As Long as the Rivers Run was digitally remastered and made available to the public after it was acquired by the nonprofit organization Salmon Defense.

==Legacy==
Adams was considered by many in the Indian community as one of the most influential people in the movement. Leonard Garment, the lead White House aide in resolving both the BIA occupation and Wounded Knee incident, said of Adams: "Hank Adams' role in the peaceful resolution of some very difficult problems is still vividly clear in my mind."

Vine Deloria Jr. (Standing Rock Sioux), an historian, major Native American writer, and rights activist, said Adams was one of the most important Indians of the last 60 years.

Adams was a member of the Franks Landing Indian Community of the Nisqually people. He died on December 21, 2020, in Olympia, Washington.

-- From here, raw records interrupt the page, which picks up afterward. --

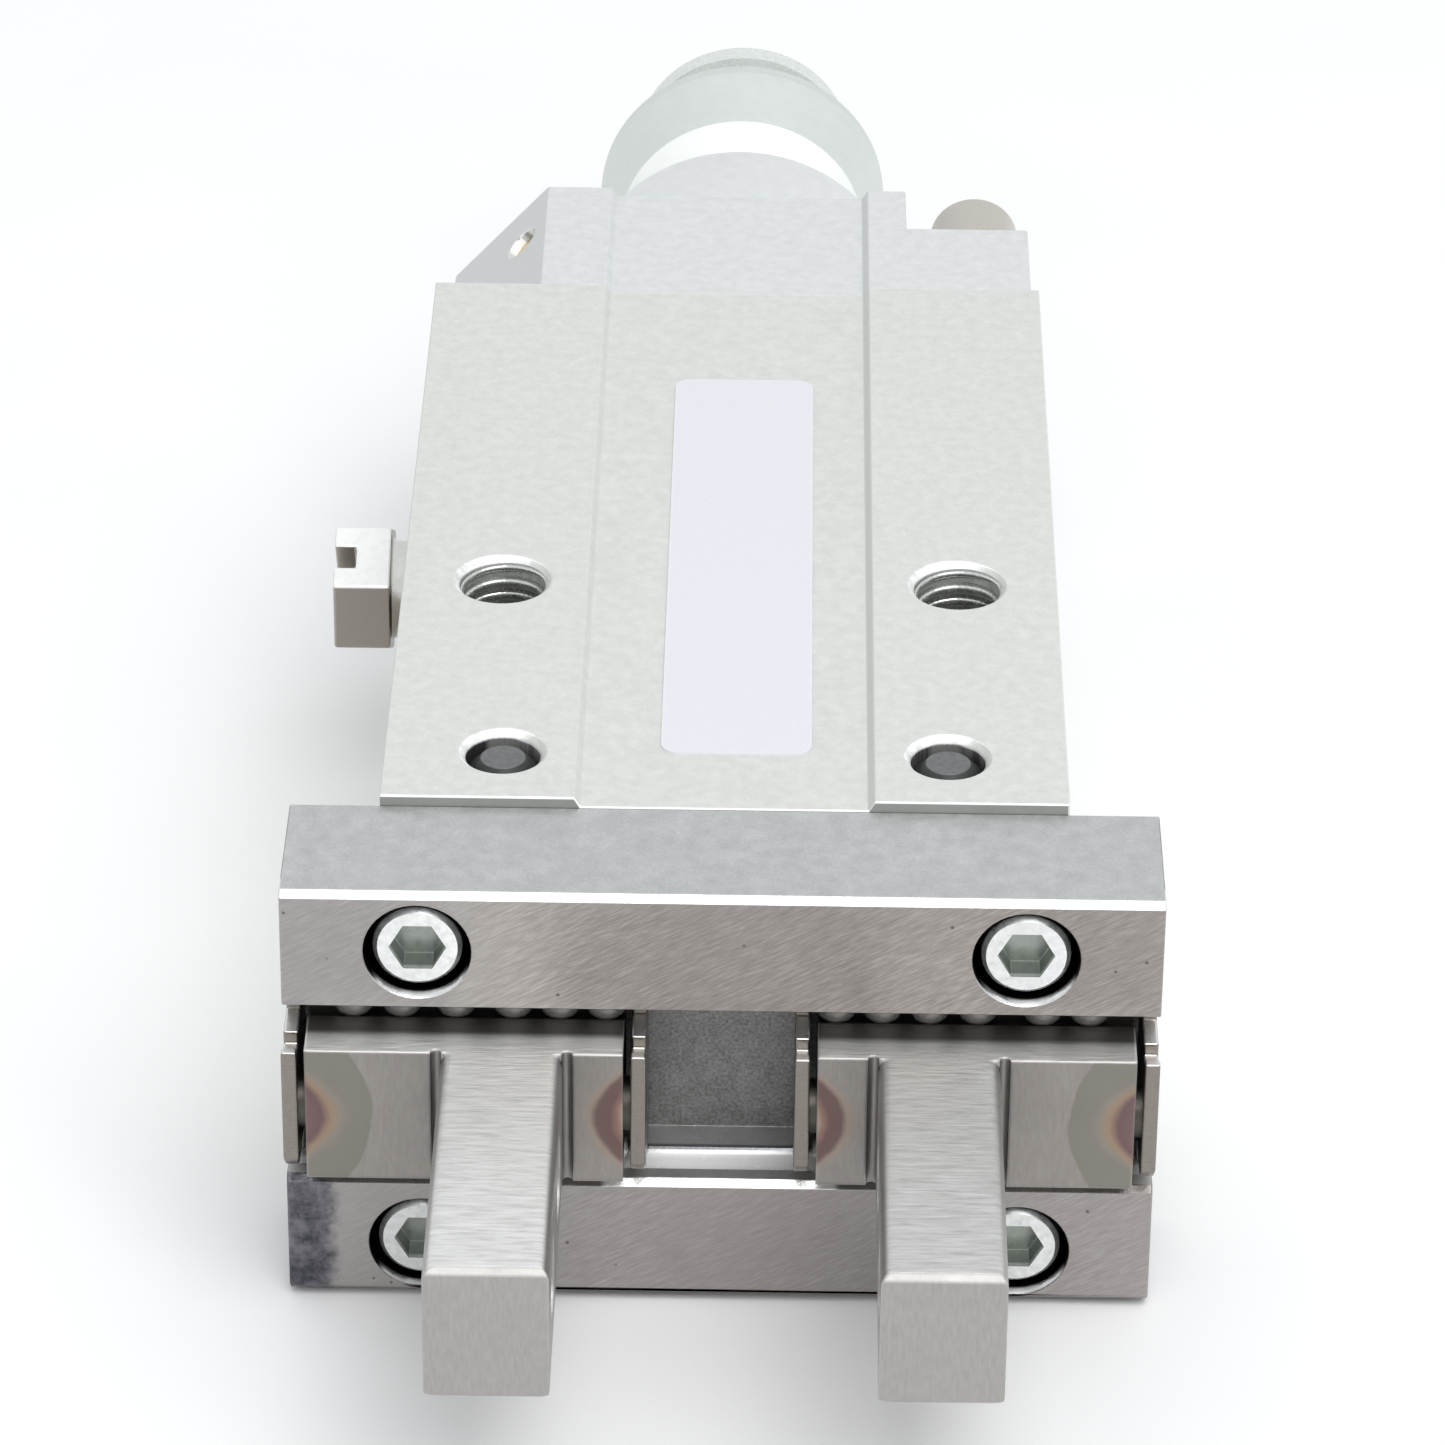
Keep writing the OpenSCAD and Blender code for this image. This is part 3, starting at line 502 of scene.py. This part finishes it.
def zinc_screw(name, node):
    """Zinc-plated screws: bright heads with sockets painted darker as shade in front, plain grey ones
    at the back.
    """
    head_skin = 0.22  # how deep the paler tone of a head's face goes, mm
    low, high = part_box(node)
    g = Graph(name)
    place = g.mapped(1)
    y = g.axis(place, "Y")
    if node == "guide_screws":
        depth = g.math("SUBTRACT", y, low.y / MM)
        pale, socket_shade = tone(238, 240, 239), tone(158, 163, 157)
        metallic, worn, mark_depth, bare = 0.9, 0.12, 0.012, 0.6
    else:
        depth = g.math("SUBTRACT", high.y / MM, y)
        pale, socket_shade = tone(198, 193, 185), tone(194, 189, 181)
        metallic, worn, mark_depth, bare = 0.4, 0.03, 0.001, 0.0
    marks = g.noise(place, 4, 3, 0.6)
    faces = [
        g.ramp(marks, [(0.3, scaled(colour, 1 - worn)), (0.7, scaled(colour, 1 + worn))])
        for colour in (pale, socket_shade)
    ]
    # Painted shade: deeper than head_skin, the socket takes the darker tone
    base = g.mix(g.beyond(depth, head_skin, 0.12), *faces)
    g.set("Base Color", g.mix(g.both(g.edges(0.08), bare), base, tone(250, 251, 250)))
    g.set("Metallic", metallic)
    g.set("Roughness", g.ramp(marks, [(0.3, 0.26), (0.7, 0.4)]))
    g.set("Normal", g.bump(marks, mark_depth, 0.5))
    return g.material


def nickel(name):
    """Nickel plating over a turned plug: facets that look up are painted white as highlights, the
    others painted warm and darker as shade.
    """
    g = Graph(name)
    place = g.mapped(1)
    level = g.axis(g.normal, "Z")
    marks = g.noise(place, 2.6, 3, 0.55)
    # Painted highlight and shade: the tone follows how far up a facet looks
    facet_light_and_shade = [(0.0, tone(157, 150, 142)), (0.2, tone(174, 168, 160)), (0.4, tone(255, 255, 254))]
    base = g.ramp(level, facet_light_and_shade)
    base = g.mix(g.ramp(marks, [(0.4, 0.0), (0.7, 0.12)]), base, tone(160, 150, 138))
    g.set("Base Color", g.mix(g.both(g.edges(0.1), 0.5), base, tone(252, 251, 248)))
    g.set("Metallic", g.ramp(level, [(0.2, 0.95), (0.45, 0.3)]))
    g.set("Roughness", g.ramp(marks, [(0.3, 0.14), (0.7, 0.26)]))
    g.set("Normal", g.bump(marks, 0.008, 0.4))
    return g.material


def bright_metal(
    name, colour, rough, grain=(6, 6, 6), metallic=0.95, depth=0.006, top=None
):
    """Plated or turned metal with faint tool marks and clouds; top is a tone painted on level faces as
    a highlight.
    """
    g = Graph(name)
    marks = g.noise(g.mapped(grain), 1.4, 4, 0.65)
    clouds = g.noise(g.mapped(0.8), 1.0, 3)
    base = g.ramp(marks, [(0.3, scaled(colour, 0.86)), (0.7, scaled(colour, 1.08))])
    base = g.mix(g.both(clouds, 0.3), base, scaled(colour, 0.85))
    base = g.mix(g.both(g.edges(0.06), 0.5), base, scaled(colour, 1.3))
    # Painted highlight: faces that look up take the top tone
    if top:
        base = g.mix(g.beyond(g.axis(g.normal, "Z"), 0.7, 0.2), base, top)
    g.set("Base Color", base)
    g.set("Metallic", metallic)
    g.set("Roughness", g.ramp(marks, [(0.3, rough * 0.85), (0.7, rough * 1.25)]))
    g.set("Normal", g.bump(marks, depth, 0.5))
    return g.material


def pin_steel(name):
    """Dowel pins: a plain grey end inside a chamfer painted black, partly as black oxide and partly as
    shade, radii in millimetres.
    """
    g = Graph(name)
    place = g.mapped(1)
    chamfer_r = 0.76
    rim = g.beyond(distance_from(g, place, *pin_centre()), chamfer_r, 0.05)
    marks = g.noise(place, 5, 3, 0.6)
    plain = g.ramp(marks, [(0.3, tone(116, 117, 118)), (0.7, tone(136, 137, 138))])
    # The chamfer's black is partly black oxide and partly painted shade
    oxide_and_shade = g.ramp(marks, [(0.3, tone(38, 40, 39)), (0.7, tone(54, 56, 55))])
    g.set("Base Color", g.mix(rim, plain, oxide_and_shade))
    g.set("Metallic", g.both(g.inverse(rim), 0.8))
    g.set("Roughness", g.ramp(marks, [(0.3, 0.45), (0.7, 0.6)]))
    g.set("Normal", g.bump(marks, 0.005, 0.4))
    return g.material


def soft_solid(name, colour, rough, pore=7.0, depth=0.02, metallic=0.0):
    """Rubber, plastic, magnet or sintered stuff: a fine grain and cloudy shade."""
    g = Graph(name)
    place = g.mapped(1)
    grain = g.noise(place, pore, 3, 0.6)
    clouds = g.noise(place, 0.7, 2)
    base = g.ramp(grain, [(0.3, scaled(colour, 0.88)), (0.7, scaled(colour, 1.1))])
    g.set("Base Color", g.mix(g.both(clouds, 0.3), base, scaled(colour, 0.85)))
    g.set("Metallic", metallic)
    g.set("Roughness", g.ramp(grain, [(0.3, rough * 0.9), (0.7, rough * 1.1)]))
    g.set("Normal", g.bump(grain, depth, 0.4))
    return g.material


def label_film(name):
    """Satin film of a blank label, with a faint paler frame round its edge."""
    g = Graph(name)
    place = g.mapped(1)
    ripple = g.noise(place, 0.5, 2)
    dust = g.noise(place, 14, 2, 0.7)
    base = g.ramp(dust, [(0.3, tone(214, 216, 221)), (0.7, tone(221, 223, 227))])
    base = g.mix(g.both(g.edges(0.18), 0.6), base, tone(226, 227, 233))
    g.set("Base Color", base)
    g.set("Roughness", g.ramp(ripple, [(0.3, 0.32), (0.7, 0.45)]))
    g.set("Coat Weight", 0.25)
    g.set("Coat Roughness", 0.25)
    g.set("Normal", g.bump(ripple, 0.03, 0.3))
    return g.material


FINISHES = {
    "anodised_body": anodised("anodised_body_finish", tone(226, 227, 222)),
    "anodised_end": anodised("anodised_end_finish", tone(228, 230, 229)),
    "guide_steel": guide_steel("guide_steel_finish"),
    "pin_steel": pin_steel("pin_steel_finish"),
    # The stopper plates, with a painted highlight on their level faces
    "stainless": bright_metal(
        "stainless_finish", tone(144, 138, 131), 0.3, grain=(3, 3, 12), top=tone(244, 243, 241)
    ),
    "ball_steel": bright_metal(
        "ball_steel_finish", tone(232, 230, 226), 0.12, metallic=0.75, depth=0.001
    ),
    "spring_steel": bright_metal(
        "spring_steel_finish", tone(175, 175, 176), 0.3, grain=(14, 3, 14)
    ),
    "nickel": nickel("nickel_finish"),
    "finger_steel": bright_metal("lever_finish", tone(170, 166, 160), 0.35, grain=(3, 3, 9)),
    "brass": bright_metal("brass_finish", tone(214, 196, 140), 0.3),
    "rubber": soft_solid("rubber_finish", tone(34, 34, 35), 0.6),
    "urethane": soft_solid("urethane_finish", tone(196, 172, 118), 0.45),
    "magnet": soft_solid("magnet_finish", tone(78, 72, 68), 0.55),
    "filter": soft_solid("filter_finish", tone(226, 222, 208), 0.8, pore=11, depth=0.06),
    "label_film": label_film("label_film_finish"),
    "release_ring": soft_solid("release_ring_finish", tone(226, 230, 226), 0.42, metallic=0.3),
}


def dress_nodes():
    """Gives every CAD node the finish of its slot, or one of its own."""
    slots = {part["node"]: part["material_slot"] for part in frame["record"]["subparts"]}
    for name, node in nodes.items():
        slot = slots[name]
        if name.endswith("_finger"):
            finish = finger_steel(name + "_finish", name)
        elif slot == "zinc_screw":
            finish = zinc_screw(name + "_finish", name)
        elif name.endswith("_stopper_pins"):
            # Painted shade: the stopper pins sit in the dark gaps between the plates and are painted
            # dark
            finish = bright_metal(name + "_finish", tone(92, 88, 84), 0.4)
        elif name == "fitting_body":
            finish = anodised(name + "_finish", tone(209, 214, 210))
        else:
            finish = FINISHES[slot]
        node.data.materials.clear()
        node.data.materials.append(finish)


def break_edges(name, width):
    """Rounds the sharp edges of a CAD node by width millimetres, once its faces are joined."""
    node = nodes[name]
    weld = node.modifiers.new("Weld", "WELD")
    weld.merge_threshold = 1e-6
    flat = node.modifiers.new("Flat", "DECIMATE")
    flat.decimate_type = "DISSOLVE"
    flat.angle_limit = math.radians(0.3)
    bevel = node.modifiers.new("Edge", "BEVEL")
    bevel.width = width * MM
    bevel.segments = 2
    bevel.limit_method = "ANGLE"
    bevel.angle_limit = math.radians(34)
    bevel.use_clamp_overlap = False
    bevel.harden_normals = True


# ---- Threads ----------------------------------------------------------------


def thread(name, x, z_face, inward, finish):
    """The ridge of an M3 thread in one mounting hole, from one face inwards."""
    pitch, crest, root = 0.5 * MM, 1.24 * MM, THREAD_ROOT * MM
    half_base, mouth, depth = 0.21 * MM, 0.3 * MM, 5.9 * MM
    steps = 40  # in one turn
    turns = int((depth - mouth) / pitch)
    shape = bmesh.new()
    rings = []
    for i in range(steps * turns + 1):
        a = 2 * math.pi * i / steps
        z = z_face + inward * (mouth + pitch * i / steps)
        fade = min(1.0, i / steps, (steps * turns - i) / steps)
        top = root - (root - crest) * fade
        profile = [(root, -half_base), (top, 0), (root, half_base)]
        ring = [(x + r * math.cos(a), r * math.sin(a), z + dz) for r, dz in profile]
        rings.append([shape.verts.new(point) for point in ring])
    for a, b in zip(rings, rings[1:]):
        for k in range(3):
            shape.faces.new([a[k], a[(k + 1) % 3], b[(k + 1) % 3], b[k]])
    shape.faces.new(rings[0])
    shape.faces.new(list(reversed(rings[-1])))
    bmesh.ops.recalc_face_normals(shape, faces=shape.faces)
    for face in shape.faces:
        face.smooth = len(face.verts) == 4
    mesh = bpy.data.meshes.new(name)
    shape.to_mesh(mesh)
    piece = bpy.data.objects.new(name, mesh)
    scene.collection.objects.link(piece)
    mesh.materials.append(finish)
    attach(piece, "housing")


def make_threads():
    """The threads of the two mounting holes, at the label side and at the back."""
    finish = bright_metal("thread_finish", tone(224, 226, 222), 0.24)
    for side, x in (("left", -HOLE_X * MM), ("right", HOLE_X * MM)):
        thread(f"front_thread_{side}", x, body_high.z, -1, finish)
        thread(f"back_thread_{side}", x, body_low.z, 1, finish)


# ---- Making -----------------------------------------------------------------

make_camera()
make_world()
make_light("Key_softbox", place=(0.1, -0.24, 0.42), size=0.34, power=1.3)
make_floor()
dress_nodes()
make_threads()
break_edges("guide_rail", 0.06)
for node_name in ("body", "end_block", "left_stoppers", "right_stoppers"):
    break_edges(node_name, 0.08)
break_edges("exhaust_plug", 0.1)
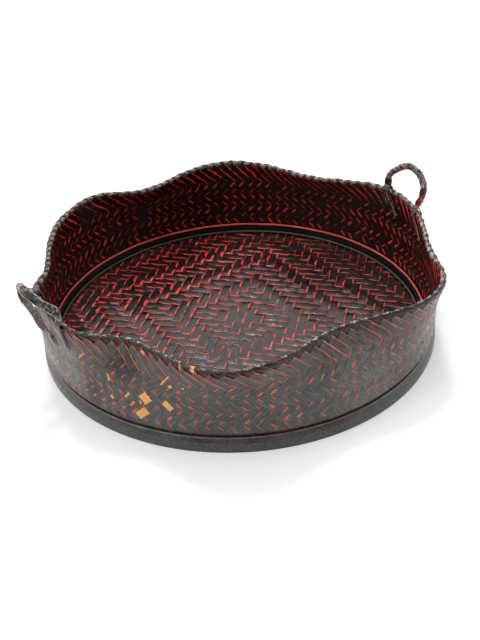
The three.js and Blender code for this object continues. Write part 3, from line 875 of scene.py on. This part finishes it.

On May 16, 2024, he was honored with a Google Doodle.

==Honors==
- The American Institute for Public Service honored Adams in 1981 with a Jefferson Award for Public Service.
- Adams received an Abraham Lincoln Award from the National Education Association in 1971 for "courageous actions in support of equal opportunity" and for his "tireless activism".
- In 2006 he was honored with the American Indian Visionary Award by Indian Country Today, the third person to receive the award.
- On May 16, 2024, a Google Doodle was created to celebrate his commitment to social justice and the environment.